This seems to be one of those debates that I keep having with people – why does there always need to be a defined end point for e-learning activities?
OK….so that question is not correct – for those organisations who have properly adopted a true social learning culture, there is no defined end point. Staff/students are free to dip and delve as much as they want to, learning what they feel they need to learn, as and when they need to learn it – I expect if I delved deeper into this, there’s also a wide range of research which shows that these people retain a higher volume of the knowledge, as their learning is personally driven, rather than being shoved down their throats.
So…why am I mentioning this now? Well – it’s off the back of recent CPD sessions I’ve been involved in firstly with Craig Taylor, and secondly with Ben Betts (I still need to write up a post on those sessions!) – but in both of these sessions, I’ve had some great discussions with Ben and Craig about the style of delivery we’re using – and how we’re too focused on achieving an “end goal” (tick box) – rather than actually focusing on what the learner needs (or wants).
Unfortunately – a lot of the L&D activity is driven (and governed by) external regulators, and not L&D professionals.
Lets take a simple compliance subject such as ‘Information Governance’ (or ‘Data Protection’ for people not involved in the public sector) as an example. If you talk to an L&D professional about what and how we should deliver this training, most would agree on taking a social student-led approach would mean that the staff could learn the bits they needed to, which were applicable to their role – and it would add far more value to their experience – and they would “learn” more from it. But instead of this, the regulators list 5,000 facts, figures and processes that people must “learn”.

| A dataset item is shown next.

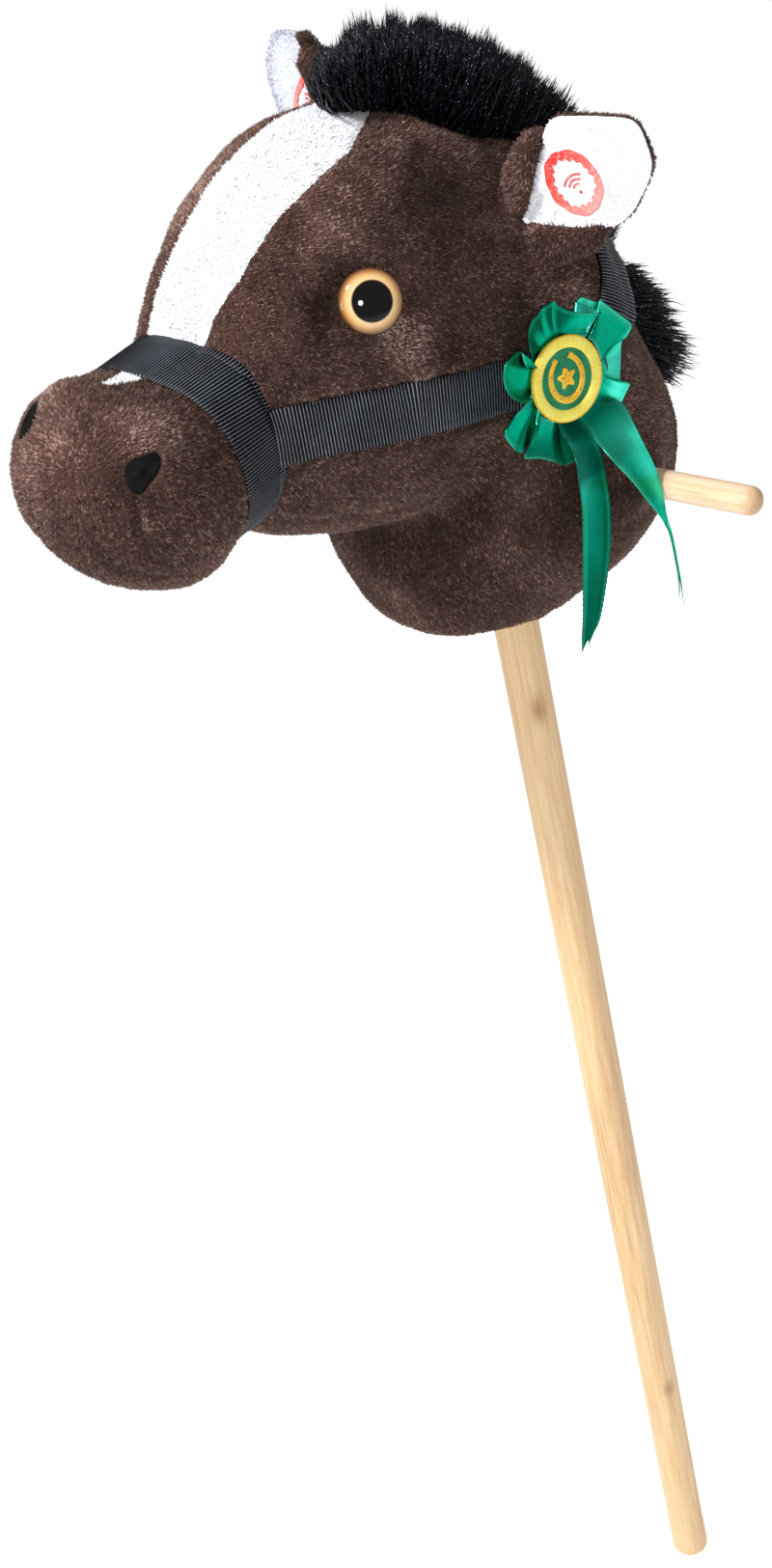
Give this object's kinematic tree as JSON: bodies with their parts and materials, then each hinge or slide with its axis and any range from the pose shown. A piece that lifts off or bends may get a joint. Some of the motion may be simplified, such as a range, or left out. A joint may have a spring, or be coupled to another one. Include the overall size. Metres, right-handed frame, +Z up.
{
  "type": "hobby horse",
  "caption": "Stick horse: a stuffed plush pony head with bridle, ribbon rosette and fringe mane on a round wooden stick, a wooden handle bar across the neck and a push button in each ear.",
  "frame": {"origin": "centre of the flat foot of the stick", "axes": "+Z up along the stick, the horse looks along -Y, +X is the horse's left side with the rosette"},
  "size_m": [0.2966, 0.3425, 1.0142],
  "materials": {
    "wood": "lightly sanded, unvarnished",
    "brown_plush": "short plush pile",
    "white_plush": "short plush pile",
    "fibre_fill": "loose polyester fibre",
    "black_felt": "matt felt",
    "clear_dome": "polished clear plastic",
    "amber_iris": "painted behind the dome",
    "white_plastic": "moulded",
    "black_webbing": "ribbed grosgrain",
    "red_plastic": "moulded",
    "steel": "bright",
    "brass": "bright",
    "circuit_board": "solder mask",
    "black_fur": "long straight pile",
    "green_satin": "satin",
    "badge_embroidery": "satin-stitched thread"
  },
  "bodies": {
    "root": {"stick": "wood", "handle_bar": "wood", "muzzle_panel": "brown_plush", "face_panel_left": "brown_plush", "face_panel_right": "brown_plush", "chin_gusset": "brown_plush", "neck_panel_left": "brown_plush", "neck_panel_right": "brown_plush", "neck_base_panel": "brown_plush", "ear_shell_left": "brown_plush", "ear_shell_right": "brown_plush", "forehead_blaze_panel": "white_plush", "ear_lining_left": "white_plush", "ear_lining_right": "white_plush", "stuffing": "fibre_fill", "nostril_patch_left": "black_felt", "eye_dome_left": "clear_dome", "eye_disc_left": "amber_iris", "eye_washer_left": "white_plastic", "cheek_strap_left": "black_webbing", "left_ear_voice_case_front": "white_plastic", "left_ear_voice_case_back": "white_plastic", "left_ear_voice_spring": "steel", "left_ear_voice_board": "circuit_board", "left_ear_voice_speaker": "brass", "left_ear_voice_cell_a": "steel", "left_ear_voice_cell_b": "steel", "left_ear_voice_cell_c": "steel", "nostril_patch_right": "black_felt", "eye_dome_right": "clear_dome", "eye_disc_right": "amber_iris", "eye_washer_right": "white_plastic", "cheek_strap_right": "black_webbing", "right_ear_voice_case_front": "white_plastic", "right_ear_voice_case_back": "white_plastic", "right_ear_voice_spring": "steel", "right_ear_voice_board": "circuit_board", "right_ear_voice_speaker": "brass", "right_ear_voice_cell_a": "steel", "right_ear_voice_cell_b": "steel", "right_ear_voice_cell_c": "steel", "noseband": "black_webbing", "crown_strap": "black_webbing", "mane_front": "black_fur", "mane_back": "black_fur", "rosette_backing": "black_felt", "rosette_petals": "green_satin", "rosette_tail_front": "green_satin", "rosette_tail_rear": "green_satin", "rosette_badge": "badge_embroidery", "neck_tie": "white_plastic"},
    "left_ear_button_body": {"left_ear_button": "red_plastic"},
    "right_ear_button_body": {"right_ear_button": "red_plastic"}
  },
  "joints": [
    {"name": "left_ear_button_press", "type": "slide", "parent": "root", "child": "left_ear_button_body", "axis": [-0.4623, 0.8695, -0.1736], "range_m": [0, 0.0015], "stiffness_N_per_m": 500, "springref_m": -0.001, "deforming": ["left_ear_voice_spring"]},
    {"name": "right_ear_button_press", "type": "slide", "parent": "root", "child": "right_ear_button_body", "axis": [0.1649, 0.9638, -0.2097], "range_m": [0, 0.0015], "stiffness_N_per_m": 500, "springref_m": -0.001, "deforming": ["right_ear_voice_spring"]}
  ]
}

Does knowing which one of the data protection principles relates to storage of data help change behaviors? No, not even slightly…..
To a degree – there’s no reason why we, the L&D professionals should be determining where the learner should stop learning (or where they should start for that matter) – the learner should be able to determine this. But we’re stuck in the hole, that we can’t change the mentality of the L&D professional – when actually there’s an external puppeteer who’s pulling all of the strings….
How do you change the shape of something, when someone outside is controlling it?